Scan the data below and pick out the lines containing the word "origin".

========

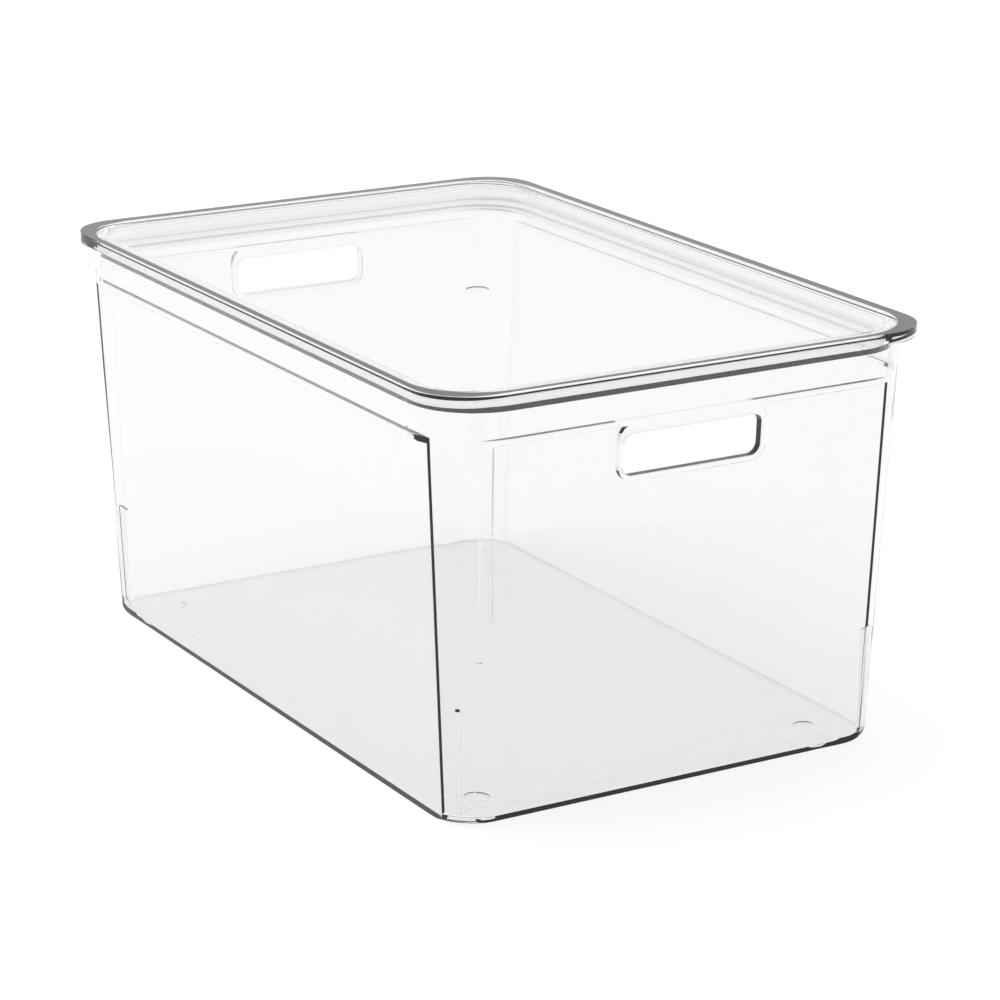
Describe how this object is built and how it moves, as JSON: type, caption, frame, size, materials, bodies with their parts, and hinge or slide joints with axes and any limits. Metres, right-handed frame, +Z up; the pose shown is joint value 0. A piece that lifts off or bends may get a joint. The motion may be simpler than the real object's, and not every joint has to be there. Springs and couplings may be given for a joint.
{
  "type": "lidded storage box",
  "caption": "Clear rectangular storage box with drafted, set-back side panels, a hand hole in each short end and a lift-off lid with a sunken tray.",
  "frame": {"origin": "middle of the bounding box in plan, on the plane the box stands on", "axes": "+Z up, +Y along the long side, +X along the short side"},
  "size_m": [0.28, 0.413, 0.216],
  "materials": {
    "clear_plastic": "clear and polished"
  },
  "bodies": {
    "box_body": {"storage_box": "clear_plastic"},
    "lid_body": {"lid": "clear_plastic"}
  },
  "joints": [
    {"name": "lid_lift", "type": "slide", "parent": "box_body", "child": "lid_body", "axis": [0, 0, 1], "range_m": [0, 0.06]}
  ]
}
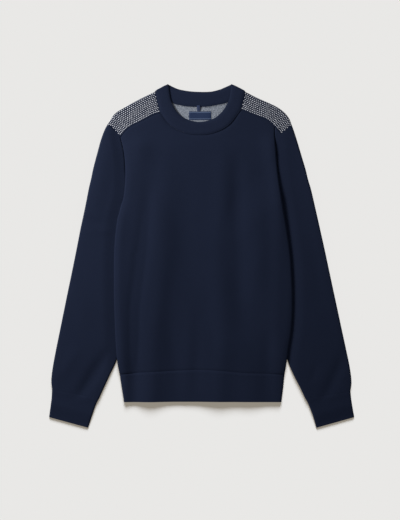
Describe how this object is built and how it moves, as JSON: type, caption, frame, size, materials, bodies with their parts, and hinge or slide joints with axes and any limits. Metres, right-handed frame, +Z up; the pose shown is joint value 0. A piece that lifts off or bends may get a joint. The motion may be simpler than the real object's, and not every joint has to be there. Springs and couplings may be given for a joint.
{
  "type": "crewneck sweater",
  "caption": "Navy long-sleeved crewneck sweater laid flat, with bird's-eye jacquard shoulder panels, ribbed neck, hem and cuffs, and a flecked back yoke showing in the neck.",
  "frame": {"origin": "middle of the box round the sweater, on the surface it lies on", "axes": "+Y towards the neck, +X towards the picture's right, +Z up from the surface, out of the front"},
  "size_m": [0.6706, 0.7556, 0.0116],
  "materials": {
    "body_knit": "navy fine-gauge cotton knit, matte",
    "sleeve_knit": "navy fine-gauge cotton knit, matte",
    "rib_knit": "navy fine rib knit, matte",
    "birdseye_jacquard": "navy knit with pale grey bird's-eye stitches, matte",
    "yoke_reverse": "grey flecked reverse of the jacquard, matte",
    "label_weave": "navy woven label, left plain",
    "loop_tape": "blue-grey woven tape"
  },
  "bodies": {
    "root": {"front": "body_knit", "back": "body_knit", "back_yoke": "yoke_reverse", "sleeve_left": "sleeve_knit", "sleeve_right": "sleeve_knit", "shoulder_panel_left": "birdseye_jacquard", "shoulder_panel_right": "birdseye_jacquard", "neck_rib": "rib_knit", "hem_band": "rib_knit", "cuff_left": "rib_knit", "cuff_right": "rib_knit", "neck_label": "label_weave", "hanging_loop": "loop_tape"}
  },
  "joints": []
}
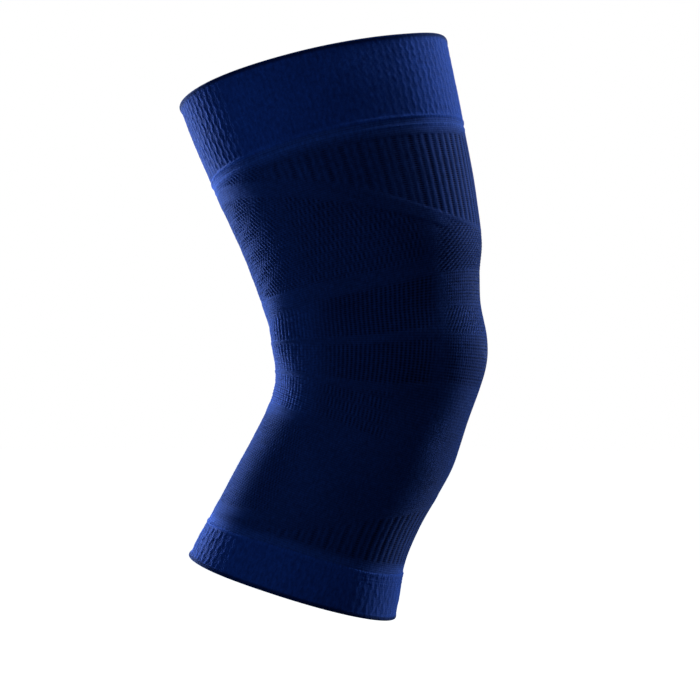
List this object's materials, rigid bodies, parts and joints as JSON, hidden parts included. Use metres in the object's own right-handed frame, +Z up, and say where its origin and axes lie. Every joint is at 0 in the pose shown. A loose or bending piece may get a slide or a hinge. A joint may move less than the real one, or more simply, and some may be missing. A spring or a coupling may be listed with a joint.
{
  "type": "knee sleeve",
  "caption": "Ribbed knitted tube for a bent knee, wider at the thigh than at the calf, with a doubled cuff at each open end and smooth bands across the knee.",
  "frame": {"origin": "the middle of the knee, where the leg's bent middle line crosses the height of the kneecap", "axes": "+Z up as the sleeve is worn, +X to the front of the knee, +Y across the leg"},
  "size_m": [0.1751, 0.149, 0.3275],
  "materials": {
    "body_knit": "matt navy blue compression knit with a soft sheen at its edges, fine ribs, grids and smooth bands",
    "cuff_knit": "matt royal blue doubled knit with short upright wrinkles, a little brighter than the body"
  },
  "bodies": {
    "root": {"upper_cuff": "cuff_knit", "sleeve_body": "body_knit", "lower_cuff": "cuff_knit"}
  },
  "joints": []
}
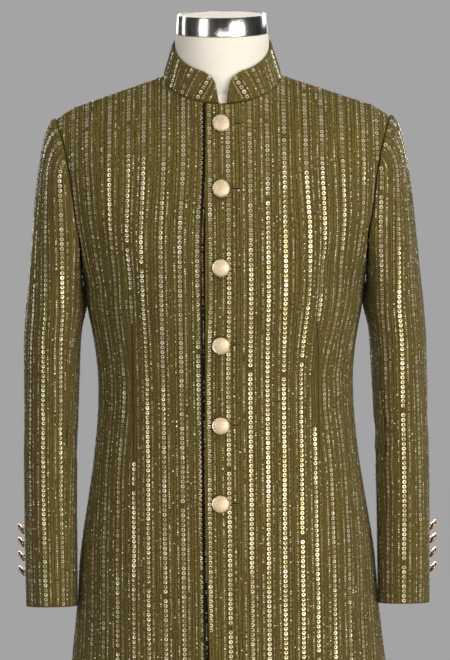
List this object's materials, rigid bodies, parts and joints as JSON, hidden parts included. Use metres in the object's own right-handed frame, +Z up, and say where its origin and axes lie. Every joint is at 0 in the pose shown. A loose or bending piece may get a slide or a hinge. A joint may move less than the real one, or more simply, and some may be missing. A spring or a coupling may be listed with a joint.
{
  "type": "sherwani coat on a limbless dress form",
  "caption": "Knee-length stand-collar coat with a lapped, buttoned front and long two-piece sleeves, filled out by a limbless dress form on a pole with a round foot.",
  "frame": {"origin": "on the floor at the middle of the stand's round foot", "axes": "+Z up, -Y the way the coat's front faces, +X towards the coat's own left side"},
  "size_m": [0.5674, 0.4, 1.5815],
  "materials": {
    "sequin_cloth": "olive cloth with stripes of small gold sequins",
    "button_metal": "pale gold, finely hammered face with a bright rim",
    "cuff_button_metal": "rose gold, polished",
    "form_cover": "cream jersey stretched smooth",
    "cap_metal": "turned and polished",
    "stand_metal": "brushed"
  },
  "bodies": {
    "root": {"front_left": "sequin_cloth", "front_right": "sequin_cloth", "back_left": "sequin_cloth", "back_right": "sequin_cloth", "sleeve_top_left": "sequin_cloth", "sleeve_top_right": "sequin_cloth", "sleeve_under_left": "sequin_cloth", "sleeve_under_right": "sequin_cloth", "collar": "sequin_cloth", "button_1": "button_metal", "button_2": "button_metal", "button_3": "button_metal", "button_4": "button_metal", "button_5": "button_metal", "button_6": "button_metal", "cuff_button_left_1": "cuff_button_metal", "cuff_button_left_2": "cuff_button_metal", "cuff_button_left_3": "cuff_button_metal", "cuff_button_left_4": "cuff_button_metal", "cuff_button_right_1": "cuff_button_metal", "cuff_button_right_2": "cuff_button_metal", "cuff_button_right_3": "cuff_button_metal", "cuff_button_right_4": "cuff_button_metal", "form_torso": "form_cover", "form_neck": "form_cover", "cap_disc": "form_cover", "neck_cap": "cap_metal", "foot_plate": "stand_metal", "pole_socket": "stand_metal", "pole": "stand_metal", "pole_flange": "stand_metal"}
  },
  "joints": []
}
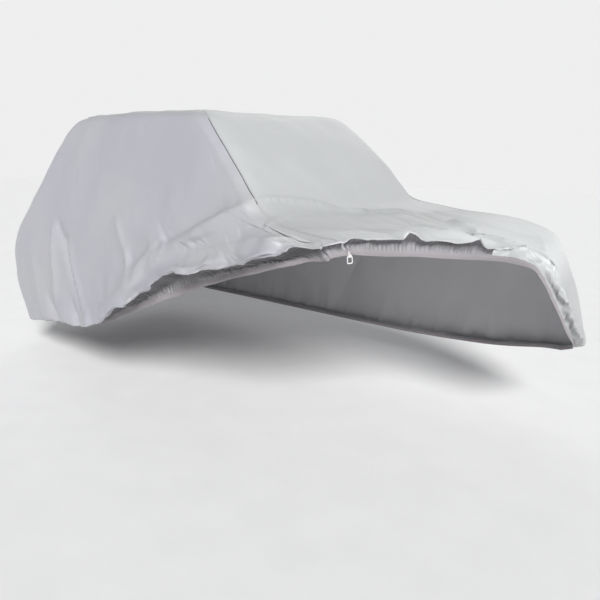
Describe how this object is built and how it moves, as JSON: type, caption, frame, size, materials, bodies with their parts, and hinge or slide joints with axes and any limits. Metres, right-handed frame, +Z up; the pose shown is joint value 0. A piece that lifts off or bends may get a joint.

========

The answer »
  "frame": {"origin": "middle of the bounding box in plan, on the plane the box stands on", "axes": "+Z up, +Y along the long side, +X along the short side"},
  "frame": {"origin": "middle of the box round the sweater, on the surface it lies on", "axes": "+Y towards the neck, +X towards the picture's right, +Z up from the surface, out of the front"},
List this object's materials, rigid bodies, parts and joints as JSON, hidden parts included. Use metres in the object's own right-handed frame, +Z up, and say where its origin and axes lie. Every joint is at 0 in the pose shown. A loose or bending piece may get a slide or a hinge. A joint may move less than the real one, or more simply, and some may be missing. A spring or a coupling may be listed with a joint.
  "frame": {"origin": "the middle of the knee, where the leg's bent middle line crosses the height of the kneecap", "axes": "+Z up as the sleeve is worn, +X to the front of the knee, +Y across the leg"},
List this object's materials, rigid bodies, parts and joints as JSON, hidden parts included. Use metres in the object's own right-handed frame, +Z up, and say where its origin and axes lie. Every joint is at 0 in the pose shown. A loose or bending piece may get a slide or a hinge. A joint may move less than the real one, or more simply, and some may be missing. A spring or a coupling may be listed with a joint.
  "frame": {"origin": "on the floor at the middle of the stand's round foot", "axes": "+Z up, -Y the way the coat's front faces, +X towards the coat's own left side"},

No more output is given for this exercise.